** start **

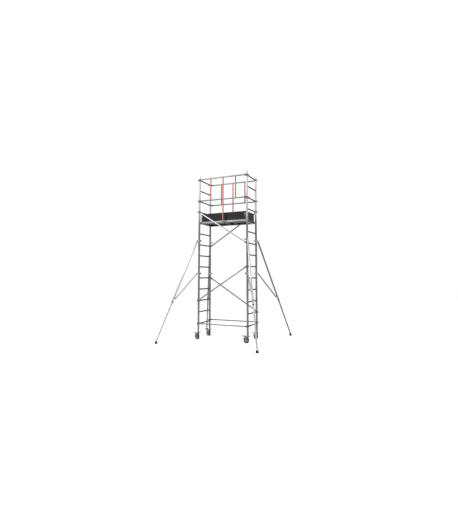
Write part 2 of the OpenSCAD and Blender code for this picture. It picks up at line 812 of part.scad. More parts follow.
module stabiliser_tube(i) {
  color("silver") at_corner(SIDE_X[i], SIDE_Y[i]) {
    clamp_body(top_clamp_z);
    clamp_knob(top_clamp_z);
    at_stabiliser(top_clamp_z) translate([clevis_r, 0, 0]) {
      cross_bolt(clevis_half_w);
      rotate([0, 180 - main_tilt, 0]) tongued_tube(main_d, main_top_s, main_l, false);
    }
  }
}

// Collar round the wide tube, with a clevis for the strut
module strut_collar() {
  bore_r = main_d / 2 + plug_gap;
  collar_h = 44;
  clevis_in = tongue_t / 2 + move_gap;
  difference() {
    union() {
      cylinder(h = collar_h, r = bore_r + collar_wall, center = true);
      for (side = [-1, 1]) translate([0, side > 0 ? clevis_in : -clevis_in - clevis_t, 0]) {
        translate([bore_r, 0, -16]) cube([collar_arm - bore_r, clevis_t, 32]);
        translate([collar_arm, clevis_t, 0]) rotate([90, 0, 0]) cylinder(h = clevis_t, r = 16);
      }
    }
    cylinder(h = 2 * collar_h, r = bore_r, center = true);
    translate([collar_arm, collar_arm, 0]) rotate([90, 0, 0])
      cylinder(h = 2 * collar_arm, r = bolt_r + weld_gap);
  }
}

module stabiliser_strut(i) {
  color("silver") at_corner(SIDE_X[i], SIDE_Y[i]) {
    clamp_body(strut_clamp_z);
    clamp_knob(strut_clamp_z);
    at_stabiliser(strut_clamp_z) translate([clevis_r, 0, 0]) {
      cross_bolt(clevis_half_w);
      rotate([0, 180 - strut_tilt, 0]) tongued_tube(strut_d, strut_end_s, strut_axis_l, true);
    }
    at_stabiliser(collar_eye[1]) translate([collar_eye[0], 0, 0]) cross_bolt(clevis_half_w);
    at_stabiliser(top_clamp_z) translate([clevis_r, 0, 0]) rotate([0, 180 - main_tilt, 0])
      translate([0, 0, collar_s]) strut_collar();
  }
}

// The thin leg slides in the wide tube; its tongue carries the pin of the foot
module stabiliser_leg(i) {
  leg_d = main_d - 2 * stabiliser_wall - 2 * move_gap;
  tongue_l = 60;
  pin_half = foot_d / 2 - 2;
  color("gainsboro") at_corner(SIDE_X[i], SIDE_Y[i])
    at_stabiliser(top_clamp_z) translate([clevis_r, 0, 0]) rotate([0, 180 - main_tilt, 0]) {
      translate([0, 0, main_l - leg_overlap])
        tube(leg_d, stabiliser_wall, main_axis_l - main_l + leg_overlap - tongue_l / 1.5);
      translate([0, 0, main_axis_l]) {
        translate([-foot_tongue_r, -foot_tongue_t / 2, -tongue_l])
          cube([2 * foot_tongue_r, foot_tongue_t, tongue_l]);
        rotate([90, 0, 0]) cylinder(h = foot_tongue_t, r = foot_tongue_r, center = true);
        rotate([90, 0, 0]) cylinder(h = 2 * pin_half, r = bolt_r, center = true);
      }
    }
}

// Barrel-shaped rubber foot, slotted for the tongue of the leg, that tilts on the leg's pin
module stabiliser_foot(i) {
  foot_r = foot_d / 2;
  slot_w = foot_tongue_t + 2 * move_gap;
  slot_z = foot_pin_z - foot_tongue_r - 3;
  color("black") at_corner(SIDE_X[i], SIDE_Y[i])
    rotate([0, 0, stabiliser_turn]) translate([foot_reach, 0, 0]) difference() {
      rotate_extrude() polygon([
        [0, 0],
        [foot_r - 6, 0],
        [foot_r - 1.5, 2.5],
        [foot_r, 7],
        [foot_r, foot_top_z - 24],
        [foot_r - 3, foot_top_z - 12],
        [foot_r - 9, foot_top_z - 3],
        [foot_r - 15, foot_top_z],
        [0, foot_top_z]
      ]);
      translate([-foot_d, -slot_w / 2, slot_z]) cube([2 * foot_d, slot_w, foot_top_z]);
      translate([0, 0, foot_pin_z]) rotate([90, 0, 0])
        cylinder(h = 2 * foot_d, r = bolt_r + shaft_gap, center = true);
    }
}

// ---- What is drawn ----

base_frame(-1);  // left_base_frame
base_frame(1);  // right_base_frame
top_frame(-1);  // left_top_frame
top_frame(1);  // right_top_frame
frame_spigots();
spigot_clips();
listed_brace(0);  // front_base_brace
listed_brace(1);  // rear_base_brace
listed_brace(2);  // front_lower_diagonal
listed_brace(3);  // rear_lower_diagonal
listed_brace(4);  // front_upper_diagonal
listed_brace(5);  // rear_upper_diagonal
brace_claws();
claw_latches();
guardrail(6);  // front_guardrail
guardrail(8);  // rear_guardrail
guardrail_bars();
platform_frame();
platform_hooks();
deck_boards();
trapdoor();
trapdoor_leaves();
trapdoor_hinges();
trapdoor_latch();
long_toe_board(-1);  // front_toe_board
long_toe_board(1);  // rear_toe_board
end_toe_boards();
castor_stems();
for (i = [0 : 3]) {
  fork(i);
  wheel(i);
  tyre(i);
  brake_pedal(i);
  stabiliser_tube(i);
  stabiliser_strut(i);
  stabiliser_leg(i);
  stabiliser_foot(i);
}
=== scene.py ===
"""Looks of the mobile tower scaffold, in metres, with +Z up and the bay along X."""

import math

import bmesh
import bpy
from mathutils import Matrix, Vector
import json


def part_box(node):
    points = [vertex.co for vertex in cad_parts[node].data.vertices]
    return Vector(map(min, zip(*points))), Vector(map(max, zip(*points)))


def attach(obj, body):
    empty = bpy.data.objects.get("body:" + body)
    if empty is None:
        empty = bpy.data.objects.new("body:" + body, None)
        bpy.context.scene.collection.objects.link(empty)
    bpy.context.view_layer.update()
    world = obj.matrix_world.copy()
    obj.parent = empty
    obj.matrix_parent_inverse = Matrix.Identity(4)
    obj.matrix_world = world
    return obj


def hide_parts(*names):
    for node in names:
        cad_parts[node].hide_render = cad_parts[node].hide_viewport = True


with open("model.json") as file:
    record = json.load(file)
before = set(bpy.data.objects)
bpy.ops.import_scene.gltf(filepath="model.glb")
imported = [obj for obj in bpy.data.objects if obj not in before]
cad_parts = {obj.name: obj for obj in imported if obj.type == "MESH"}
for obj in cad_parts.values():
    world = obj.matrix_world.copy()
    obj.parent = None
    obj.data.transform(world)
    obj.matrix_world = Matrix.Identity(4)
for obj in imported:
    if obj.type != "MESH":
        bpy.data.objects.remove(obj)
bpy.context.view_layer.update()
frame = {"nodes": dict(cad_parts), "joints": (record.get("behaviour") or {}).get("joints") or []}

# ---------------------------------------------------------------- camera

CAMERA_PLACE = Vector((4.047, -8.643, 1.576))
CAMERA_TURN = math.radians(24.88)
CAMERA_RISE = math.radians(7.06)

lens = bpy.data.cameras.new("tower_camera")
lens.lens = 25.43
lens.sensor_width = 36
lens.shift_y = -0.0694
lens.clip_end = 200
camera = bpy.data.objects.new("tower_camera", lens)
bpy.context.scene.collection.objects.link(camera)
looking = Vector(
    (
        -math.sin(CAMERA_TURN) * math.cos(CAMERA_RISE),
        math.cos(CAMERA_TURN) * math.cos(CAMERA_RISE),
        math.sin(CAMERA_RISE),
    )
)
camera.location = CAMERA_PLACE
camera.rotation_mode = "QUATERNION"
camera.rotation_quaternion = looking.to_track_quat("-Z", "Y")
bpy.context.scene.camera = camera

# ---------------------------------------------------------------- sizes

JOINTS = {joint["name"]: joint for joint in frame["joints"]}
CORNERS = ("front_left", "front_right", "rear_left", "rear_right")
MM = 0.001
QUARTER = math.pi / 2
UPRIGHT_R = 0.025
UPRIGHT_WALL = 0.002
FRAME_JOINT_GAP = 0.0002
RUNG_R = 0.016
RUNG_PITCH = 0.28
RUNGS_PER_FRAME = 7
FIRST_RUNG_RISE = 0.2
REAR_BASE_BRACE_RISE = 0.03
BRACE_R = 0.016
RAIL_R = 0.017
BRACE_WALL = 0.0016
BRACE_OFFSET = 0.047
CLAW_SOCKET_WALL = 0.0037
TUBE_BACK = 0.008
BAR_PITCH = 0.343
FRONT_BAR_SHIFT = 0.033
REAR_BAR_SHIFT = -0.005

upright_x = abs(JOINTS["front_right_swivel"]["pos_m"][0])
upright_y = abs(JOINTS["front_right_swivel"]["pos_m"][1])
leg_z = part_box("left_base_frame")[0].z
joint_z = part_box("left_base_frame")[1].z
top_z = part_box("left_top_frame")[1].z
deck_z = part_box("deck_boards")[1].z


def rung_z(number):
    """Height of the middle of a rung; the lowest one is number 1."""
    return leg_z + FIRST_RUNG_RISE + (number - 1) * RUNG_PITCH


rear_base_z = rung_z(1) + REAR_BASE_BRACE_RISE

# Each brace: node, side, radius, height of its left end and height of its right end
BRACES = (
    ("front_base_brace", -1, BRACE_R, rung_z(1), rung_z(1)),
    ("rear_base_brace", 1, BRACE_R, rear_base_z, rear_base_z),
    ("front_lower_diagonal", -1, BRACE_R, rung_z(3), rung_z(6)),
    ("rear_lower_diagonal", 1, BRACE_R, rung_z(5), rung_z(2)),
    ("front_upper_diagonal", -1, BRACE_R, rung_z(11), rung_z(8)),
    ("rear_upper_diagonal", 1, BRACE_R, rung_z(8), rung_z(11)),
    ("front_guardrail", -1, RAIL_R, rung_z(12), rung_z(12)),
    ("front_guardrail", -1, RAIL_R, rung_z(14), rung_z(14)),
    ("rear_guardrail", 1, RAIL_R, rung_z(12), rung_z(12)),
    ("rear_guardrail", 1, RAIL_R, rung_z(14), rung_z(14)),
)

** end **

## [Exercise aim]
Within the listing above, extract exactly the lines from the line with "---- What is" to the line with "obj.matrix_world = Matrix.Identity(4)", the two named lines included, and no others.

## [Reply to the task]
// ---- What is drawn ----

base_frame(-1);  // left_base_frame
base_frame(1);  // right_base_frame
top_frame(-1);  // left_top_frame
top_frame(1);  // right_top_frame
frame_spigots();
spigot_clips();
listed_brace(0);  // front_base_brace
listed_brace(1);  // rear_base_brace
listed_brace(2);  // front_lower_diagonal
listed_brace(3);  // rear_lower_diagonal
listed_brace(4);  // front_upper_diagonal
listed_brace(5);  // rear_upper_diagonal
brace_claws();
claw_latches();
guardrail(6);  // front_guardrail
guardrail(8);  // rear_guardrail
guardrail_bars();
platform_frame();
platform_hooks();
deck_boards();
trapdoor();
trapdoor_leaves();
trapdoor_hinges();
trapdoor_latch();
long_toe_board(-1);  // front_toe_board
long_toe_board(1);  // rear_toe_board
end_toe_boards();
castor_stems();
for (i = [0 : 3]) {
  fork(i);
  wheel(i);
  tyre(i);
  brake_pedal(i);
  stabiliser_tube(i);
  stabiliser_strut(i);
  stabiliser_leg(i);
  stabiliser_foot(i);
}
=== scene.py ===
"""Looks of the mobile tower scaffold, in metres, with +Z up and the bay along X."""

import math

import bmesh
import bpy
from mathutils import Matrix, Vector
import json


def part_box(node):
    points = [vertex.co for vertex in cad_parts[node].data.vertices]
    return Vector(map(min, zip(*points))), Vector(map(max, zip(*points)))


def attach(obj, body):
    empty = bpy.data.objects.get("body:" + body)
    if empty is None:
        empty = bpy.data.objects.new("body:" + body, None)
        bpy.context.scene.collection.objects.link(empty)
    bpy.context.view_layer.update()
    world = obj.matrix_world.copy()
    obj.parent = empty
    obj.matrix_parent_inverse = Matrix.Identity(4)
    obj.matrix_world = world
    return obj


def hide_parts(*names):
    for node in names:
        cad_parts[node].hide_render = cad_parts[node].hide_viewport = True


with open("model.json") as file:
    record = json.load(file)
before = set(bpy.data.objects)
bpy.ops.import_scene.gltf(filepath="model.glb")
imported = [obj for obj in bpy.data.objects if obj not in before]
cad_parts = {obj.name: obj for obj in imported if obj.type == "MESH"}
for obj in cad_parts.values():
    world = obj.matrix_world.copy()
    obj.parent = None
    obj.data.transform(world)
    obj.matrix_world = Matrix.Identity(4)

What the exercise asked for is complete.